When I was in Iraq, it finally hit me the true meaning of Memorial Day. It shouldn’t have taken me thirteen years in service to get it, but for whatever reason, it did. Since that Memorial Day, when the chow hall of FOB Marez was decorated with the names of the fallen and American flags, Memorial Day has been a sobering reminder of the men and women who have gone before us.

When I was in 11th grade, my band took a trip to Washington DC. I was a junior in high school who thought she knew way more than the adults around her (shocking I know but bear with me). I was a typical bitchy teenager who chafed around adults left and right. One of our stops was at the Washington Mall. It’s a huge place, full of monuments and memorials. I remember the news when they’d finally decided on a design. I grew up in the post Vietnam world, when people still talked about it on the news but I didn’t understand. Not really.

I didn’t understand how people could spit on our soldiers. I couldn’t fathom how people who didn’t fight could have called our soldiers babykillers. When Somalia and the Battle of Mogadishu broke on the news, I remember mumbling something to the effect of go get em boys. I remember my mom asked how I could say go get em when I didn’t believe we should have been there in the first place. It was something that stuck with me. At that point in my life, a freshman in high school, I didn’t yet realize that my parents had been hippies, my father marching in the Civil Rights movement.

I knew on some level that our soldiers were special but I never saw myself as one. I’d briefly entertained the notion of becoming a fighter pilot (thank you Top Gun and Iron Eagle) but that idea quickly fell out of favor when I realized how hard it was to get into the Air Force Academy. But in my junior year in high school, on that field trip to Washington DC, something happened. Maybe it was the spark that landed me where I am today. I don’t know.

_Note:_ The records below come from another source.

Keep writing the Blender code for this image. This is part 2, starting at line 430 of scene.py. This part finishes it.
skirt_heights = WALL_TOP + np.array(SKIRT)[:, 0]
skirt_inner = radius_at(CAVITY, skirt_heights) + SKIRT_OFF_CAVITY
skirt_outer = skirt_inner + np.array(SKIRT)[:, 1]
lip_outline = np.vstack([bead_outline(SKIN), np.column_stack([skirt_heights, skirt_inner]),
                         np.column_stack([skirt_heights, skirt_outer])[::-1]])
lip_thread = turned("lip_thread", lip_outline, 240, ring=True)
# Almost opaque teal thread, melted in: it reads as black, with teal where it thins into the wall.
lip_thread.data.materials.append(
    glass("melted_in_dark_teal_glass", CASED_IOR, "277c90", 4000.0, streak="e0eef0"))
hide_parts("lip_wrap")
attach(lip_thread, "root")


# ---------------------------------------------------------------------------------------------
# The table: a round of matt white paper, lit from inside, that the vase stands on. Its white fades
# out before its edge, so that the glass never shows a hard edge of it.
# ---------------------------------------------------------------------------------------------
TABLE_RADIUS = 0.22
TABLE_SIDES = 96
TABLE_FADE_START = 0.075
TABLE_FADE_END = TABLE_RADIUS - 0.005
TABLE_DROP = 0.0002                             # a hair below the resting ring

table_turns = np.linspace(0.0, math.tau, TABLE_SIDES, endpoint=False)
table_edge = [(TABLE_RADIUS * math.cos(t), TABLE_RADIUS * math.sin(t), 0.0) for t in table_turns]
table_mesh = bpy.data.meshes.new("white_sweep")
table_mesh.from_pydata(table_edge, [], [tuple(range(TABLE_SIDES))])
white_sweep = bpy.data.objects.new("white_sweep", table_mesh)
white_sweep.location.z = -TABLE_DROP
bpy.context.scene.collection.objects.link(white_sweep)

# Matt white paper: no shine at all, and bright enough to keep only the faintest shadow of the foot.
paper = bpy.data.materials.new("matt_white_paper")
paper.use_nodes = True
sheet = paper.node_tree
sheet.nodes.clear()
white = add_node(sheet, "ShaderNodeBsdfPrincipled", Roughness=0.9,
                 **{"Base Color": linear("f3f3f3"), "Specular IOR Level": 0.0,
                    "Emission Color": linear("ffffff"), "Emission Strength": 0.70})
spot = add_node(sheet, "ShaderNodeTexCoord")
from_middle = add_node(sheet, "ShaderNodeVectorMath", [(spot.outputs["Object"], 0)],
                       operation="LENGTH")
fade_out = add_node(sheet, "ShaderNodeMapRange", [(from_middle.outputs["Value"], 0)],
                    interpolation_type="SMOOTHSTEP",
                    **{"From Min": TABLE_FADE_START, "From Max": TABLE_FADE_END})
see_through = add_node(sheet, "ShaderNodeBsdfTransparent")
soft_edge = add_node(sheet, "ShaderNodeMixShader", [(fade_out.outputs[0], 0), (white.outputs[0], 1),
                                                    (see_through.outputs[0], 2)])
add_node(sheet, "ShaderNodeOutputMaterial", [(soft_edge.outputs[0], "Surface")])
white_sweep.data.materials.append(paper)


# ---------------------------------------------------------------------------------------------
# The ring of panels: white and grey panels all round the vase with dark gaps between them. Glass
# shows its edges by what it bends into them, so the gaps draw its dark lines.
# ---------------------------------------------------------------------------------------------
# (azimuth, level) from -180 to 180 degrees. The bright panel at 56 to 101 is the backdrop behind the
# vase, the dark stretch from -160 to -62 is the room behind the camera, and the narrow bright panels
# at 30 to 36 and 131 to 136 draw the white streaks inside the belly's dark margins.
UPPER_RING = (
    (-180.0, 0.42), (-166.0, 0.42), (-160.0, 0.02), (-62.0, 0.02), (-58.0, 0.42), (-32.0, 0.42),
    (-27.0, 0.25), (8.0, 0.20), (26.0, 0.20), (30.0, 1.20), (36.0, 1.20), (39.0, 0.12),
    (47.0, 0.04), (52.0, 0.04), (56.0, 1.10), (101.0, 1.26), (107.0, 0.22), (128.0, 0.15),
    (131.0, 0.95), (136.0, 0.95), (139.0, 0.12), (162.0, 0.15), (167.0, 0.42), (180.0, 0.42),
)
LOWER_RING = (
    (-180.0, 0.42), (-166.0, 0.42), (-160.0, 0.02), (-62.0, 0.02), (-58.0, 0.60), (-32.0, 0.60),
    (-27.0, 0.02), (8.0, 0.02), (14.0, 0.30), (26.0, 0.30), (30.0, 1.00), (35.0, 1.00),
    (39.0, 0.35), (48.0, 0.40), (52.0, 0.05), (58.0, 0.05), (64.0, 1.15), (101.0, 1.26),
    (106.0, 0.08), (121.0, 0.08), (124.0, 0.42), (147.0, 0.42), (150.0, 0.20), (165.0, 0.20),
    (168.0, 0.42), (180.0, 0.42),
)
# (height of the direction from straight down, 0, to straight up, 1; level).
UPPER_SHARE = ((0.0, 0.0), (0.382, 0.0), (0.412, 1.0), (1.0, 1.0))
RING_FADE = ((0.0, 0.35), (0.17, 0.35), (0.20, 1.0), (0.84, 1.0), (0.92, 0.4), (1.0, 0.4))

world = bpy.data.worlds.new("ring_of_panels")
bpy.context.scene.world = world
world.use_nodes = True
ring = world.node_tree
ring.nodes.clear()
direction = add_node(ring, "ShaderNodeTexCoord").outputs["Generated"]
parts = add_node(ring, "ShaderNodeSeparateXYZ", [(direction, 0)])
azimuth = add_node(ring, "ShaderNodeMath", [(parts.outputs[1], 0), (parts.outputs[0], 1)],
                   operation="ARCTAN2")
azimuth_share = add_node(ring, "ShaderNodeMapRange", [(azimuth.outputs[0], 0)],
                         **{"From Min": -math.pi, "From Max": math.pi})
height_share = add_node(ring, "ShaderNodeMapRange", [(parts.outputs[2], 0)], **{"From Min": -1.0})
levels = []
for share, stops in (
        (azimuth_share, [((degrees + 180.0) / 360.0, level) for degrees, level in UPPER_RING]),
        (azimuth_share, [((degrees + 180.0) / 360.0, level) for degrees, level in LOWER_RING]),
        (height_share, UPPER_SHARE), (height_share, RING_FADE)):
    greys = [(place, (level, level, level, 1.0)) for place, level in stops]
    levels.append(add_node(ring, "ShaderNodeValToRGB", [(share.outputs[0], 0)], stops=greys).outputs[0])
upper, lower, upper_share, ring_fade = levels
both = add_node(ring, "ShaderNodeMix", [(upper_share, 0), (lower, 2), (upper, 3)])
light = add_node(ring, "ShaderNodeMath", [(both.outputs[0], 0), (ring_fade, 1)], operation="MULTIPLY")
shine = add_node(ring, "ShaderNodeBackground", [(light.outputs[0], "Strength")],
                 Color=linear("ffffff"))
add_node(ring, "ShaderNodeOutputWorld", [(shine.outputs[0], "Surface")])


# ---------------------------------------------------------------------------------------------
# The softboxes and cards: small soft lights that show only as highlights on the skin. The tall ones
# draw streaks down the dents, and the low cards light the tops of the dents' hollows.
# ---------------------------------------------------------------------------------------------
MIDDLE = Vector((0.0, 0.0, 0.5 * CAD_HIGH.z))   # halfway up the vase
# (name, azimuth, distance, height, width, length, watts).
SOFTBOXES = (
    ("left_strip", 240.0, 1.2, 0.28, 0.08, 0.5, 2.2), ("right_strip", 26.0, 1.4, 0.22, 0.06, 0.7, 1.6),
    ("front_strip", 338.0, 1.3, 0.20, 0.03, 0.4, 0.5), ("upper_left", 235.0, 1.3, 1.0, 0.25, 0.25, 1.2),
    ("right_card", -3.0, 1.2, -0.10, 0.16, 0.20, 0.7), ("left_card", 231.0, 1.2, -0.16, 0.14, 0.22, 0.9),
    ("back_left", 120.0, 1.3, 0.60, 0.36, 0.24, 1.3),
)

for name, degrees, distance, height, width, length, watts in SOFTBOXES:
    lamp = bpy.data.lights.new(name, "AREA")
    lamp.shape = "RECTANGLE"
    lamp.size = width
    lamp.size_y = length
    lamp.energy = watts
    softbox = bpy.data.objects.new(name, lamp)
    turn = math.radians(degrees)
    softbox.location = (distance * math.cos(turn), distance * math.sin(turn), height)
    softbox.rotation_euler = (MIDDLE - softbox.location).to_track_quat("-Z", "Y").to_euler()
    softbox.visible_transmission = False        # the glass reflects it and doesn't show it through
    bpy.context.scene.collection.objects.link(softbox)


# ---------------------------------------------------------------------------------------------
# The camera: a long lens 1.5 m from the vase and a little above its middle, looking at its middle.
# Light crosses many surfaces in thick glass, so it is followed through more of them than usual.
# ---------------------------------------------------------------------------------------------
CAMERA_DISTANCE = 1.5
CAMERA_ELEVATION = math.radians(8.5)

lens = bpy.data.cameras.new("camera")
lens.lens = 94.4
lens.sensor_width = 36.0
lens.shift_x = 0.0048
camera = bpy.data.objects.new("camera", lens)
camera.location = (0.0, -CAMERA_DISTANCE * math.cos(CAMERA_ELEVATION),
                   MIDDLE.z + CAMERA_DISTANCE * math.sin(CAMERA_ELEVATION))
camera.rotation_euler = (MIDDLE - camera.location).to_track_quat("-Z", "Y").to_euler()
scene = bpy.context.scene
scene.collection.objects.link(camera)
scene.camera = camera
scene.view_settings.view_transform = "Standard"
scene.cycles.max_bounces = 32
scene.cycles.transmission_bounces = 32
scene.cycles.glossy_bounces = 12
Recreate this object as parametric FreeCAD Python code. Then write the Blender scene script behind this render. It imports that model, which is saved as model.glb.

But I remember walking up to the Vietnam Wall. I remember my throat clenching tight, my eyes burning. I was sixteen. I didn’t have a clue why I felt this way. My father didn’t have any brothers that died there. My mom only had sisters. I knew no one on that wall but the tears burned until they spilled down my cheeks. I couldn’t explain it then and I can’t explain it now. What was it about the names on that wall, the sadness that clutched the air around it that made a cocky high school junior break down and cry?

Fast forward six years. Its 2000 and I’m now a staff sergeant in the Army. I’m at Fort Gordon for what was then known as BNCOC (prounounced b-noc) Basic Non Commissioned Officer Course. My platoon was tasked to be escorts for the Moving Wall, a traveling mock up of the VietNam Wall that moved around the country, bringing the memorial to those who could never travel to DC to see the real thing. I remember escorting a little lady to her son’s name. I didn’t cry that time, but the emotion was just as strong. I listened as she talked about her son, about what he’d wanted to be when he grew up. And at the end, all I could do was thank her for her families sacrifice.


The words felt hollow. Empty. How could something so trivial mean anything to this woman who’d lost a child to a war the nation still argued over, let alone accepted?

I don’t know how much these moment changed my point of view but I remember standing in the chow hall in Mosul, doing my best not to bawl like a baby in front of my husband and his soldiers. I couldn’t explain it. All I know is that memorializing the fallen, a group that now holds the names of close friends and former soldiers, is hard. There are no words that can explain the tightness in my chest or the tears that fall automatically whenever I walk up to the 1st Cav Memorial. I don’t know that Memorial Day will always have this impact on me.

But I think memorials always will. For now, I avoid them because I don’t like to unlock the box where I keep all that relentless emotion locked away. I’ve spent this Memorial Day avoiding the memorials. Maybe its because I’ve recently lost a good friend that I’ve avoided it. Maybe its because the fear that maybe I’ll become one of those Gold Star families because my husband is back at war for a 4th time. I don’t know. I hope it doesn’t make me a bad soldier or a selfish person. The memorials will be there but for now, I won’t be.


And maybe some day, I’ll be able to attend one without feeling like a can’t breathe. In the mean time, I’ll write about it, then tuck it back away to get back on with life. Because I think it was Voltaire who said in Candide, we must tend our gardens. I my garden is my soldiers, my kids and my books.